GIVEN REQUEST: Without further comment, state how many lines in the listing below contain the word "that".

::: INFORMATION SUPPLIED :::

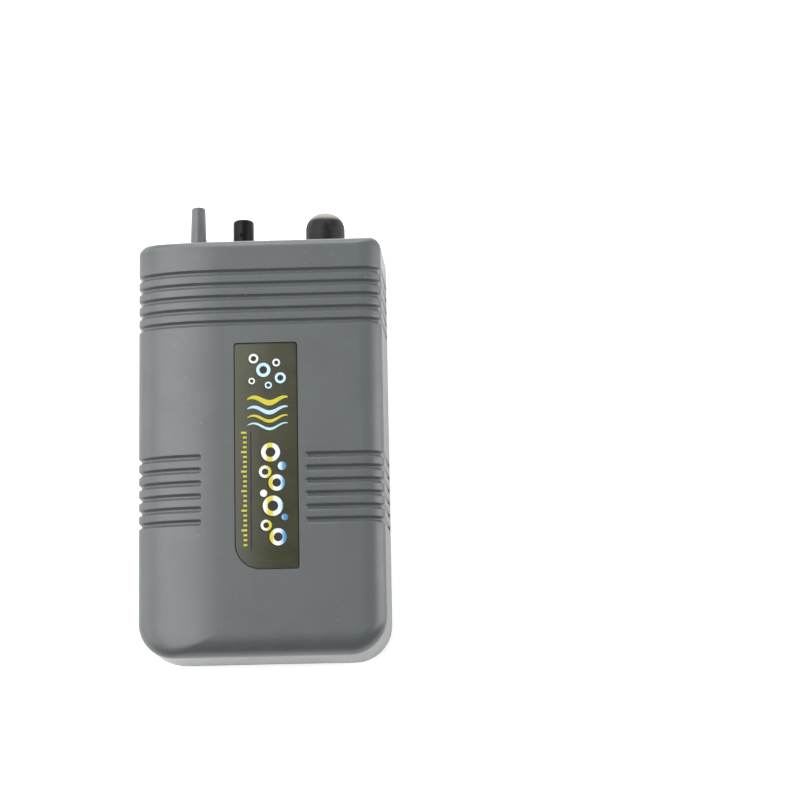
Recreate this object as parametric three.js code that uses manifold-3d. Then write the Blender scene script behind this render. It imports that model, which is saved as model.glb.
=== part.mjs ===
// Battery air pump, lying on its back. Millimetres. +X right, +Y to the air nozzle, +Z out of the front.
// The origin is under the middle of the case, on the plane that the back rests on.
import * as THREE from 'three';
import * as BufferGeometryUtils from 'three/addons/utils/BufferGeometryUtils.js';
import Module from 'manifold-3d';

const wasm = await Module();
wasm.setup();

// ---- driving dimensions ----------------------------------------------------------------------
const CASE = { halfWidth: 38.7, top: 58.3, foot: -72, parting: 11, crest: 40, draft: 0.8, wall: 2 };
const PLAN_RADIUS = { top: 4, foot: 12 };
const ROLL = {
  right: { width: 8, drop: 4 },
  top: { width: 3.5, drop: 3 },
  left: { width: 27, drop: 9 },
  foot: { width: 8, drop: 6 },
};
const GROOVE = { width: 1.9, depth: 0.9, pitch: 4 };
const TOP_GROOVES = { count: 5, first: 47 };
const SIDE_GROOVES = { count: 6, first: -10.7, leftEnd: -17.5, rightEnd: 13.8 };
const LABEL = { left: -7.7, right: 11.9, low: -45.4, high: 24.6, radius: 1, bigRadius: 8, pocket: 1, thick: 0.6 };
const CLEAR = 0.3;
const DOOR = { halfWidth: 30, end: -4.5, thick: 2.7, lip: 8, tongue: 2, tongueLow: 1.5 };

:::

TASK ANSWER: 2